### Instructions for the task
What is the number of lines in the data holding the word "part"? Give that number by itself.

▶

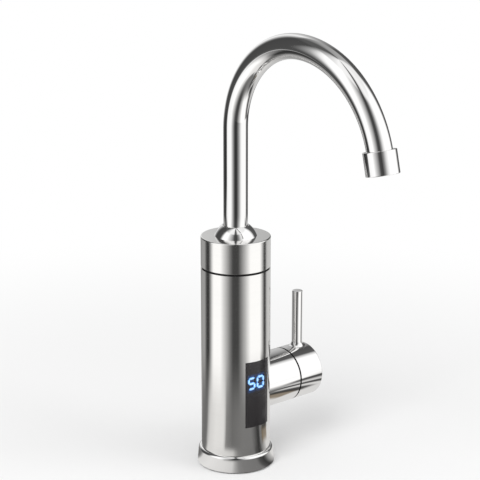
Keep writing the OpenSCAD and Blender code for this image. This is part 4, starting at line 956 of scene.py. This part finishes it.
# painted dark reflection rings on the tent's floor as (radius, width), and a brown one, between four
# directions
darkReflectionRings = {"lines": [(0.26, 0.07), (0.165, 0.018), (0.122, 0.02)], "fade": 0.92,
             "turns": (84, 90, 108, 116)}
brownReflectionPatch = {"lines": [(0.1, 0.03)], "fade": 0.85, "turns": (82, 87, 106, 112)}
crownDarkReflection = {"lines": [(1.2, 0.42)], "fade": 0.92, "turns": (-130, -120, -92, -84)}
darkReflectionColor, brownReflectionColor = (0.03, 0.03, 0.03, 1.0), (0.2, 0.15, 0.09, 1.0)


def bandRamp(tree, share, bands, tint):
    ramp = addNode(tree, "ShaderNodeValToRGB", {"Fac": share})
    marks = ramp.color_ramp.elements
    marks.remove(marks[-1])
    for index, (angle, level) in enumerate(bands):
        mark = marks[0] if index == 0 else marks.new((angle + 180) / 360)
        mark.position = (angle + 180) / 360
        mark.color = (*(level * part for part in tint), 1.0)
    return ramp.outputs["Color"]


def reflectedRingMask(tree, radius, compass, lines, fade, turns):
    # painted reflection rings round the tap, cut off outside a range of directions
    start, rise, fall, end = (math.radians(turn) for turn in turns)
    rings = 0.0
    for middle, width in lines:
        off = mathNode(tree, "ABSOLUTE", mathNode(tree, "SUBTRACT", radius, middle))
        rings = mathNode(tree, "MAXIMUM", rings, remapNode(tree, off, width / 3, width, fade, 0.0))
    opening = remapNode(tree, compass, start, rise)
    closing = remapNode(tree, compass, fall, end, 1.0, 0.0)
    return mathNode(tree, "MULTIPLY", rings, mathNode(tree, "MULTIPLY", opening, closing))


def paintedReflectionMaterial():
    material = bpy.data.materials.new("paintedReflectionBands")
    tree = emptyTree(material)
    x, y, z = addNode(tree, "ShaderNodeSeparateXYZ", {0: objectPlace(tree)}).outputs
    turn = mathNode(tree, "ARCTAN2", x, mathNode(tree, "MULTIPLY", y, -1.0))
    turn = mathNode(tree, "SUBTRACT", turn, math.radians(cameraSet["azimuth"]))
    compass = mathNode(tree, "WRAP", turn, math.pi, -math.pi)
    share = remapNode(tree, compass, -math.pi, math.pi, kind="LINEAR")
    radius = vectorNode(tree, "LENGTH", firstOut(tree, "ShaderNodeCombineXYZ", {"X": x, "Y": y}))
    paintedMirror = bandRamp(tree, share, footBands, warmTint)
    for bands, tint, key in ((nearBands, warmTint, "footRadii"), (farBands, paleTint, "nearRadii"),
                             (pipeBands, plainTint, "pipeRadii")):
        away = remapNode(tree, radius, *tentSet[key])
        paintedMirror = mixColors(tree, away, paintedMirror, bandRamp(tree, share, bands, tint))
    # painted dark and brown reflections laid over the bands
    for masked, color in ((brownReflectionPatch, brownReflectionColor), (darkReflectionRings, darkReflectionColor), (crownDarkReflection, darkReflectionColor)):
        paintedMirror = mixColors(tree, reflectedRingMask(tree, radius, compass, **masked), paintedMirror, color)
    for bands, key in ((highBands, "high"), (roofBands, "roof")):
        up = remapNode(tree, z, *tentSet[key])
        paintedMirror = mixColors(tree, up, paintedMirror, bandRamp(tree, share, bands, plainTint))
    # the painted reflection bands glow as emission, and only reflections see them
    glow = addNode(tree, "ShaderNodeEmission", {"Color": paintedMirror})
    addNode(tree, "ShaderNodeOutputMaterial", {"Surface": glow.outputs[0]})
    material.cycles.emission_sampling = "NONE"
    return material


def makeTent():
    # a round tent that only reflections see, glowing with painted reflections: pale bands with darker gaps,
    # on the floor and up its wall
    inner, outer, bend, low, steps = (tentSet[key] for key in ("inner", "outer", "bend", "low", "steps"))
    rows = [(inner + (outer - bend - inner) * k / steps, low) for k in range(steps + 1)]
    for k in range(1, steps + 1):
        angle = math.pi / 2 * k / steps
        rows.append((outer - bend + bend * math.sin(angle), low + bend * (1 - math.cos(angle))))
    mesh = turnMesh("paintedReflectionTent", rows + tentSet["roofRows"], tentSet["sides"], ends="open", unit=1.0)
    mesh.materials.append(paintedReflectionMaterial())
    tent = addObject("paintedReflectionTent", mesh)
    tent.visible_camera = tent.visible_diffuse = tent.visible_shadow = False
    tent.visible_transmission = tent.visible_volume_scatter = False


def makeWorld():
    scene.world = bpy.data.worlds.new("studio")
    tree = emptyTree(scene.world)
    plain = addNode(tree, "ShaderNodeBackground", {"Color": stageSet["worldColor"]})
    white = addNode(tree, "ShaderNodeBackground", {"Color": stageSet["white"]})
    endShader(tree, "ShaderNodeOutputWorld", seenRays(tree), plain, white)


def makeLights():
    for name, one in lampSets.items():
        data = bpy.data.lights.new(name, "AREA")
        data.size = one["size"]
        data.energy = one["power"]
        lamp = addObject(name, data)
        lamp.location = one["place"]
        lamp.rotation_euler = (lampTarget - Vector(one["place"])).to_track_quat("-Z", "Y").to_euler()
        lamp.visible_glossy = False


def makeCamera():
    data = bpy.data.cameras.new("camera")
    data.lens = cameraSet["lens"]
    data.sensor_width = cameraSet["sensor"]
    data.clip_start, data.clip_end = cameraSet["clip"]
    camera = addObject("camera", data)
    camera.location = cameraSet["place"]
    heading = math.radians(cameraSet["azimuth"] + cameraSet["yaw"])
    camera.rotation_euler = (math.radians(90 - cameraSet["pitch"]), 0.0, heading)
    scene.camera = camera


makeFloor()
makeTent()
makeWorld()
makeLights()
makeCamera()
scene.view_settings.view_transform = "Standard"
print("stage, light and camera made")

◀

### Reply
2